Se estivesse vivo, este ano, Carybé se tornaria um homem centenário. Celebrando a ocasião, a exposição O Ateliê: Carybé 1911-2011 é uma oportunidade única de se confrontar com o universo criativo do artista. A partir de 1º de abril, o Centro Cultural Solar Ferrão vai abrigar parte do ateliê e 17 pinturas a óleo que Carybé deixou inacabadas e nas quais trabalhava na época de sua morte.

Além das pinturas, fazem parte da exposição peças do mobiliário do ateliê, muitos objetos de arte e livros que o pintor colecionava. “Essa exposição é um prestígio para ele, que colecionou tudo isso com tanto amor”, afirmou Nancy Bernabó, viúva do artista.

O diretor de Museus do Instituto do Patrimônio Artístico e Cultural (Ipac), que assina a curadoria da exposição, Daniel Rangel, destaca a importância da ocasião: “Nesta exposição, poderemos nos aproximar da intimidade do artista e de seu processo criativo. Ao observar o conjunto exposto, damos visibilidade ao entorno de Carybé e podemos até imaginar possíveis caminhos pictóricos ou estéticos que ele poderia seguir para concluir cada um dos quadros”.

O público poderá ver de perto itens que o artista colecionou ao longo da vida, que incluem arte popular das Américas e Ásia, arte africana, arte sacra, entre outros objetos e souvenirs adquiridos em viagens e recebidos (presentes). Também fazem parte da exposição trabalhos de outros artistas, como Mestre Didi e Mário Cravo Jr – de quem foi amigo – e muitas peças de diferentes origens e valores, que tiveram como destino comum a casa do artista e a influência no seu imaginário.
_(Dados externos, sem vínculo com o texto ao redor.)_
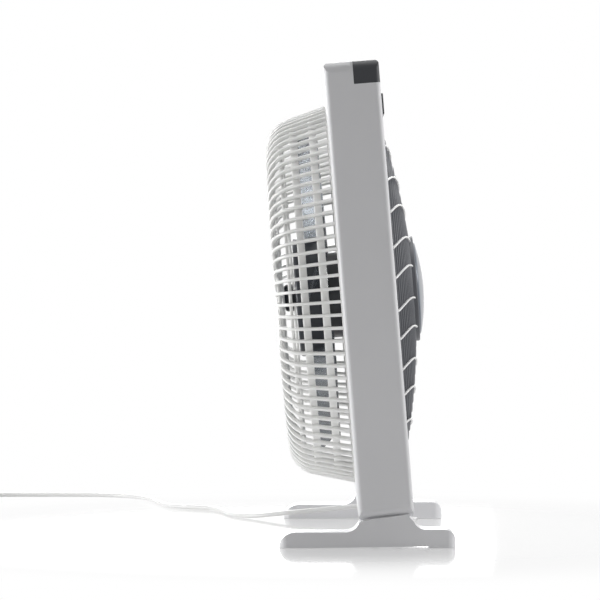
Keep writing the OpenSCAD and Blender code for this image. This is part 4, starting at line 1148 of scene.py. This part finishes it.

Além da coleção pessoal que Carybé reuniu em seu ateliê, e para a qual funcionou como um curador inspirado e deliciosamente anárquico, compõem o ambiente diversas publicações nas quais o artista trabalhou e outras de que foi tema.

Para se ter uma ideia completa do espaço original de trabalho que o artista mantinha na sua casa em Brotas, quem for à exposição poderá ainda fazer uma visita virtual ao ateliê original, através de um tour 360 graus em computadores instalados em uma das salas.

Mito da baianidade

Realizada pela Secretaria Estadual de Cultura (Secult), via Diretoria de Museus do Ipac, a exposição destaca o processo de produção do artista, ao expor 17 telas em diferentes estágios de desenvolvimento.

No Solar Ferrão, será reproduzido o lugar onde Carybé realizou grande parte de sua obra – incluindo seu cavalete e sua mesa de trabalho, que ainda mantém as paletas de preparo de tintas, pincéis e espátulas, já que o lugar foi conservado da maneira como foi deixado pelo artista, quando da sua morte, em 1997. “Esta foi a razão pela qual o estúdio foi mantido. Queríamos torná-lo público, para um dia as pessoas visitarem, conhecerem”, explicou Solange Bernabó, filha de Carybé.

O secretário de Cultura, Albino Rubim, ressalta a importância do artista: “Como criador, Carybé foi um dos inventores da Bahia. Juntos, ele, Jorge Amado, Dorival Caymmi e outros grandes criadores construíram a Bahia imaginariamente. Uma Bahia boa-terra, singular, colorida e miscigenada. Uma Bahia que pulsa em seu povo. Uma Bahia sintetizada através de suas imagens singularíssimas”.

Foram criadas no ateliê algumas das imagens que até hoje servem como pilares de sustentação do mito da baianidade, construído no Século 20 pela forma como a Bahia foi interpretada por artistas como Pierrer Verger, Dorival Caymmi, Jorge Amado e também pelo próprio Carybé.

Seguindo a tradição da família (Carybé tinha mais dois irmãos que também trabalhavam com arte), Ramiro Bernabó, ceramista e filho do pintor, disse que a exposição tem um caráter ousado. “É interessante ver como era a mesa de trabalho, como ele arrumava as coisas ali. É uma coisa curiosa. Seria bom também ver a mesa de trabalho de outros artistas”.

Daniel Rangel agradece também a generosidade da família de Carybé em dividir este momento com todos: “Uma abordagem possível graças à generosidade da senhora Nancy, Solange e Ramiro, que abriram sua casa e nos apresentaram o que nela existe de mais precioso: o amor deles pelo legado e pela pessoa de Carybé”.